EXCERPTED DATA.
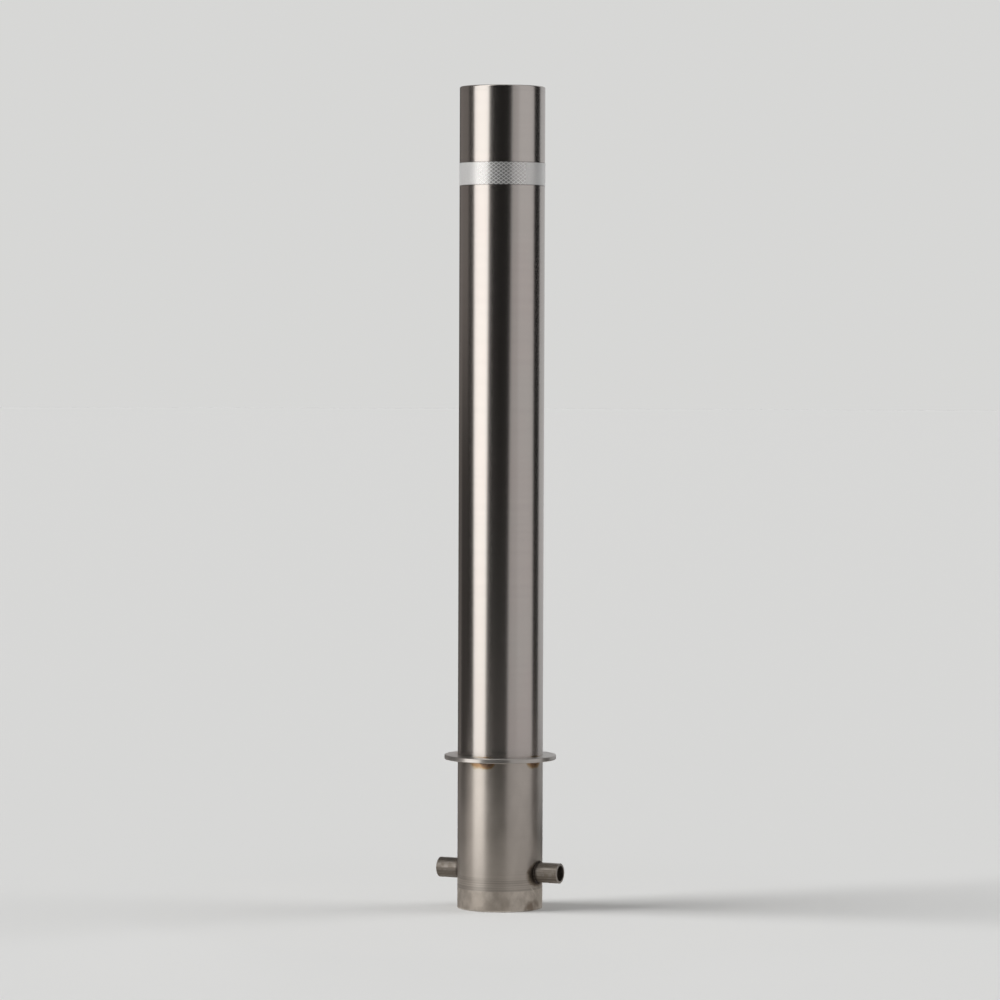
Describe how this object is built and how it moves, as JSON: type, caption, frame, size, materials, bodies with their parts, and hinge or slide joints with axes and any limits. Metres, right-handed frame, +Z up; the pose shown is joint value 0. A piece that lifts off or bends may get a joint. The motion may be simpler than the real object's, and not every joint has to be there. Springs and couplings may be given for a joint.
{
  "type": "fixed bollard",
  "caption": "Round fixed bollard for casting into the ground: capped steel tube, reflective band, ground flange and a cross bar through the root.",
  "frame": {"origin": "on the tube's axis at the ground line, which is the underside of the flange", "axes": "+Z up along the tube, X along the anchor bar"},
  "size_m": [0.178, 0.15, 1.1],
  "materials": {
    "post_steel": "stainless steel, satin polished round the tube above the flange and duller on the root",
    "flange_steel": "stainless steel plate, turned and satin polished",
    "bar_steel": "stainless steel tube, rough mill finish",
    "weld_steel": "stainless weld metal, heat tinted where it was not ground",
    "reflective_tape": "silver-white reflective tape with a diamond lattice under a clear face"
  },
  "bodies": {
    "root": {"post_tube": "post_steel", "top_cap": "post_steel", "cap_weld": "weld_steel", "reflective_band": "reflective_tape", "ground_flange": "flange_steel", "flange_tack_welds": "weld_steel", "anchor_bar": "bar_steel", "anchor_bar_welds": "weld_steel"}
  },
  "joints": []
}
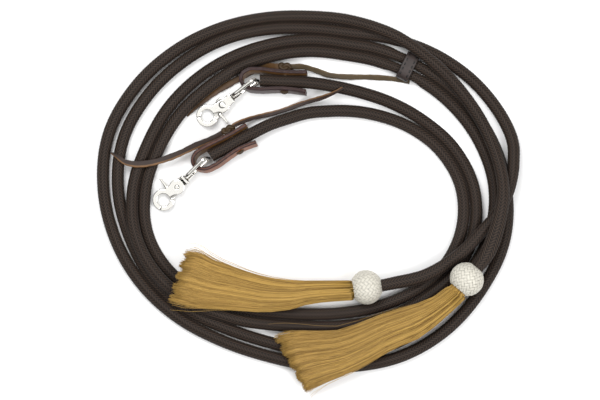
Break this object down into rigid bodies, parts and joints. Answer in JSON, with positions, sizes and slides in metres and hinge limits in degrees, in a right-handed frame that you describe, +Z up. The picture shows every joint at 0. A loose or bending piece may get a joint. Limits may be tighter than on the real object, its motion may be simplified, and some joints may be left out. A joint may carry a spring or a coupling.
{
  "type": "coiled split reins",
  "caption": "Coiled braided rope split reins with leather snap loops, swivel trigger snaps, rawhide buttons, horsehair tassels and a sliding keeper.",
  "frame": {"origin": "centre of the coil's fittings on the surface that the reins lie on", "axes": "+Z up; +X to the side of the coil where the ropes cross; +Y to the side with the snaps and the keeper"},
  "size_m": [0.4626, 0.4155, 0.0485],
  "materials": {
    "rope": "braided, matt",
    "bridle_leather": "dressed, burnished edges",
    "lace_leather": "rough cut lace",
    "nickel": "polished plate",
    "spring_steel": "drawn wire",
    "wood_core": "turned, plain",
    "rawhide": "braided, hard and pale",
    "thread": "waxed whipping",
    "horsehair": "combed, glossy",
    "keeper_leather": "stitched, smooth"
  },
  "bodies": {
    "reins": {"rein_rope_1": "rope", "leather_loop_1": "bridle_leather", "leather_tie_1": "lace_leather", "tie_lace_left_1": "lace_leather", "tie_lace_right_1": "lace_leather", "button_core_1": "wood_core", "button_braid_1": "rawhide", "tassel_binding_1": "thread", "tassel_hair_1": "horsehair", "rein_rope_2": "rope", "leather_loop_2": "bridle_leather", "leather_tie_2": "lace_leather", "tie_lace_left_2": "lace_leather", "tie_lace_right_2": "lace_leather", "button_core_2": "wood_core", "button_braid_2": "rawhide", "tassel_binding_2": "thread", "tassel_hair_2": "horsehair"},
    "keeper": {"rein_keeper": "keeper_leather"},
    "eye_1": {"swivel_eye_1": "nickel"},
    "snap_1": {"snap_body_1": "nickel", "pivot_rivet_1": "nickel", "trigger_spring_1": "spring_steel"},
    "trigger_1": {"trigger_jaw_1": "nickel"},
    "eye_2": {"swivel_eye_2": "nickel"},
    "snap_2": {"snap_body_2": "nickel", "pivot_rivet_2": "nickel", "trigger_spring_2": "spring_steel"},
    "trigger_2": {"trigger_jaw_2": "nickel"}
  },
  "joints": [
    {"name": "eye_1_swing", "type": "hinge", "parent": "reins", "child": "eye_1", "pos_m": [-0.06703, 0.15408, 0.0155], "axis": [-0.1974, 0.0289, 0.9799], "range_deg": [-1, 8]},
    {"name": "snap_1_swivel", "type": "hinge", "parent": "eye_1", "child": "snap_1", "pos_m": [-0.08867, 0.13842, 0.0116], "axis": [-0.8016, -0.5802, -0.1444], "range_deg": [-115, 160]},
    {"name": "trigger_1_open", "type": "hinge", "parent": "snap_1", "child": "trigger_1", "pos_m": [-0.1039, 0.12739, 0.00886], "axis": [-0.1169, -0.0846, 0.9895], "range_deg": [0, 25], "stiffness_Nm_per_rad": 0.15, "springref_deg": -20.05},
    {"name": "eye_2_swing", "type": "hinge", "parent": "reins", "child": "eye_2", "pos_m": [-0.12064, 0.06846, 0.0155], "axis": [-0.1995, 0.0026, 0.9799], "range_deg": [0, 30]},
    {"name": "snap_2_swivel", "type": "hinge", "parent": "eye_2", "child": "snap_2", "pos_m": [-0.14002, 0.05007, 0.0116], "axis": [-0.7178, -0.6811, -0.1444], "continuous": true},
    {"name": "trigger_2_open", "type": "hinge", "parent": "snap_2", "child": "trigger_2", "pos_m": [-0.15366, 0.03713, 0.00886], "axis": [0.1047, 0.0994, -0.9895], "range_deg": [0, 8], "stiffness_Nm_per_rad": 0.15, "springref_deg": -20.05},
    {"name": "keeper_slide", "type": "slide", "parent": "reins", "child": "keeper", "axis": [-0.893, 0.45, 0], "range_m": [-0.008, 0.008]}
  ]
}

REQUIRED WORK.
Copy every line of the records word for word.

WRITTEN ANSWER.
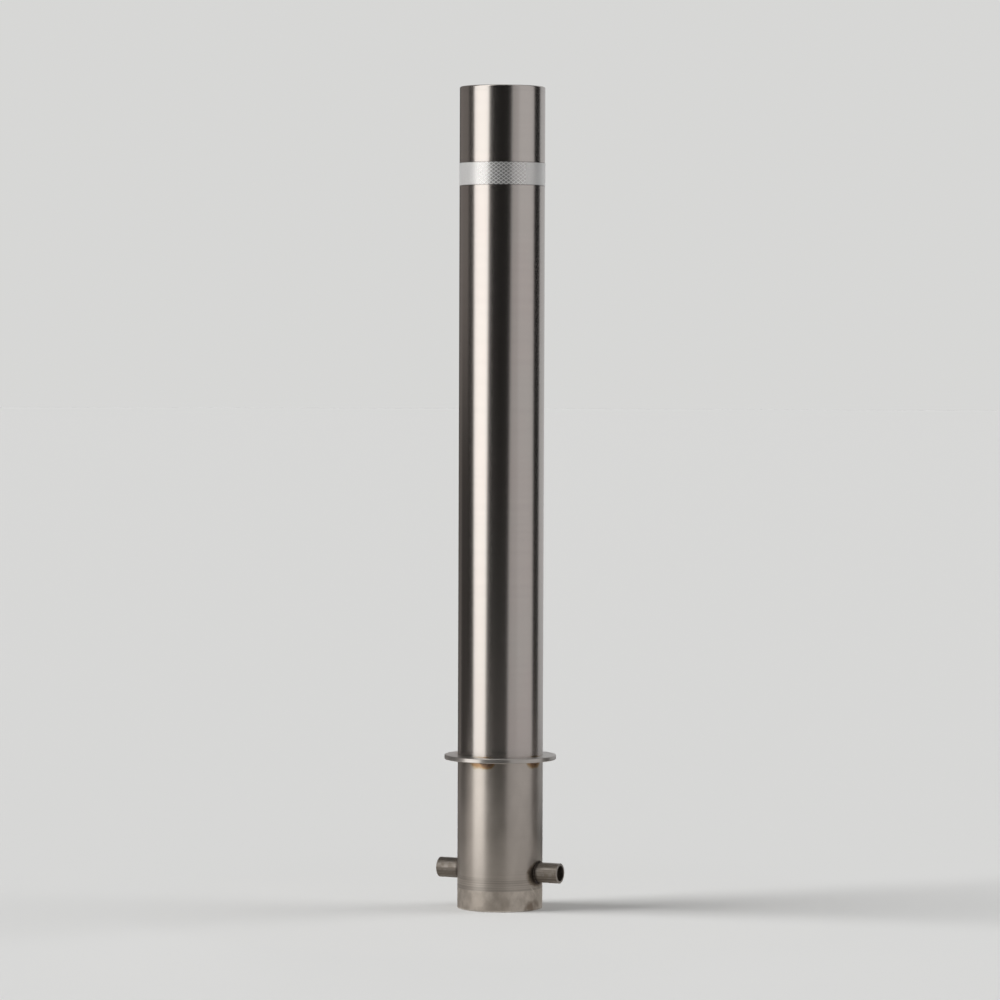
Describe how this object is built and how it moves, as JSON: type, caption, frame, size, materials, bodies with their parts, and hinge or slide joints with axes and any limits. Metres, right-handed frame, +Z up; the pose shown is joint value 0. A piece that lifts off or bends may get a joint. The motion may be simpler than the real object's, and not every joint has to be there. Springs and couplings may be given for a joint.
{
  "type": "fixed bollard",
  "caption": "Round fixed bollard for casting into the ground: capped steel tube, reflective band, ground flange and a cross bar through the root.",
  "frame": {"origin": "on the tube's axis at the ground line, which is the underside of the flange", "axes": "+Z up along the tube, X along the anchor bar"},
  "size_m": [0.178, 0.15, 1.1],
  "materials": {
    "post_steel": "stainless steel, satin polished round the tube above the flange and duller on the root",
    "flange_steel": "stainless steel plate, turned and satin polished",
    "bar_steel": "stainless steel tube, rough mill finish",
    "weld_steel": "stainless weld metal, heat tinted where it was not ground",
    "reflective_tape": "silver-white reflective tape with a diamond lattice under a clear face"
  },
  "bodies": {
    "root": {"post_tube": "post_steel", "top_cap": "post_steel", "cap_weld": "weld_steel", "reflective_band": "reflective_tape", "ground_flange": "flange_steel", "flange_tack_welds": "weld_steel", "anchor_bar": "bar_steel", "anchor_bar_welds": "weld_steel"}
  },
  "joints": []
}
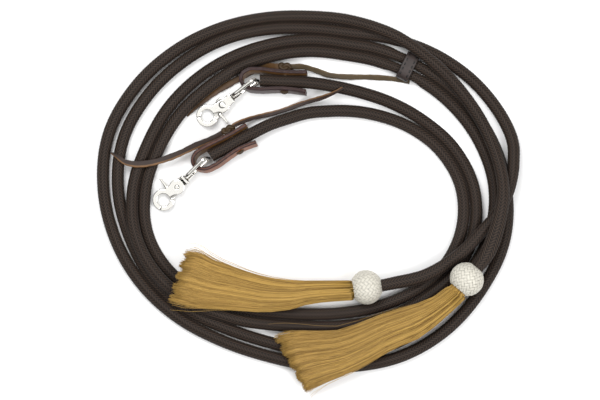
Break this object down into rigid bodies, parts and joints. Answer in JSON, with positions, sizes and slides in metres and hinge limits in degrees, in a right-handed frame that you describe, +Z up. The picture shows every joint at 0. A loose or bending piece may get a joint. Limits may be tighter than on the real object, its motion may be simplified, and some joints may be left out. A joint may carry a spring or a coupling.
{
  "type": "coiled split reins",
  "caption": "Coiled braided rope split reins with leather snap loops, swivel trigger snaps, rawhide buttons, horsehair tassels and a sliding keeper.",
  "frame": {"origin": "centre of the coil's fittings on the surface that the reins lie on", "axes": "+Z up; +X to the side of the coil where the ropes cross; +Y to the side with the snaps and the keeper"},
  "size_m": [0.4626, 0.4155, 0.0485],
  "materials": {
    "rope": "braided, matt",
    "bridle_leather": "dressed, burnished edges",
    "lace_leather": "rough cut lace",
    "nickel": "polished plate",
    "spring_steel": "drawn wire",
    "wood_core": "turned, plain",
    "rawhide": "braided, hard and pale",
    "thread": "waxed whipping",
    "horsehair": "combed, glossy",
    "keeper_leather": "stitched, smooth"
  },
  "bodies": {
    "reins": {"rein_rope_1": "rope", "leather_loop_1": "bridle_leather", "leather_tie_1": "lace_leather", "tie_lace_left_1": "lace_leather", "tie_lace_right_1": "lace_leather", "button_core_1": "wood_core", "button_braid_1": "rawhide", "tassel_binding_1": "thread", "tassel_hair_1": "horsehair", "rein_rope_2": "rope", "leather_loop_2": "bridle_leather", "leather_tie_2": "lace_leather", "tie_lace_left_2": "lace_leather", "tie_lace_right_2": "lace_leather", "button_core_2": "wood_core", "button_braid_2": "rawhide", "tassel_binding_2": "thread", "tassel_hair_2": "horsehair"},
    "keeper": {"rein_keeper": "keeper_leather"},
    "eye_1": {"swivel_eye_1": "nickel"},
    "snap_1": {"snap_body_1": "nickel", "pivot_rivet_1": "nickel", "trigger_spring_1": "spring_steel"},
    "trigger_1": {"trigger_jaw_1": "nickel"},
    "eye_2": {"swivel_eye_2": "nickel"},
    "snap_2": {"snap_body_2": "nickel", "pivot_rivet_2": "nickel", "trigger_spring_2": "spring_steel"},
    "trigger_2": {"trigger_jaw_2": "nickel"}
  },
  "joints": [
    {"name": "eye_1_swing", "type": "hinge", "parent": "reins", "child": "eye_1", "pos_m": [-0.06703, 0.15408, 0.0155], "axis": [-0.1974, 0.0289, 0.9799], "range_deg": [-1, 8]},
    {"name": "snap_1_swivel", "type": "hinge", "parent": "eye_1", "child": "snap_1", "pos_m": [-0.08867, 0.13842, 0.0116], "axis": [-0.8016, -0.5802, -0.1444], "range_deg": [-115, 160]},
    {"name": "trigger_1_open", "type": "hinge", "parent": "snap_1", "child": "trigger_1", "pos_m": [-0.1039, 0.12739, 0.00886], "axis": [-0.1169, -0.0846, 0.9895], "range_deg": [0, 25], "stiffness_Nm_per_rad": 0.15, "springref_deg": -20.05},
    {"name": "eye_2_swing", "type": "hinge", "parent": "reins", "child": "eye_2", "pos_m": [-0.12064, 0.06846, 0.0155], "axis": [-0.1995, 0.0026, 0.9799], "range_deg": [0, 30]},
    {"name": "snap_2_swivel", "type": "hinge", "parent": "eye_2", "child": "snap_2", "pos_m": [-0.14002, 0.05007, 0.0116], "axis": [-0.7178, -0.6811, -0.1444], "continuous": true},
    {"name": "trigger_2_open", "type": "hinge", "parent": "snap_2", "child": "trigger_2", "pos_m": [-0.15366, 0.03713, 0.00886], "axis": [0.1047, 0.0994, -0.9895], "range_deg": [0, 8], "stiffness_Nm_per_rad": 0.15, "springref_deg": -20.05},
    {"name": "keeper_slide", "type": "slide", "parent": "reins", "child": "keeper", "axis": [-0.893, 0.45, 0], "range_m": [-0.008, 0.008]}
  ]
}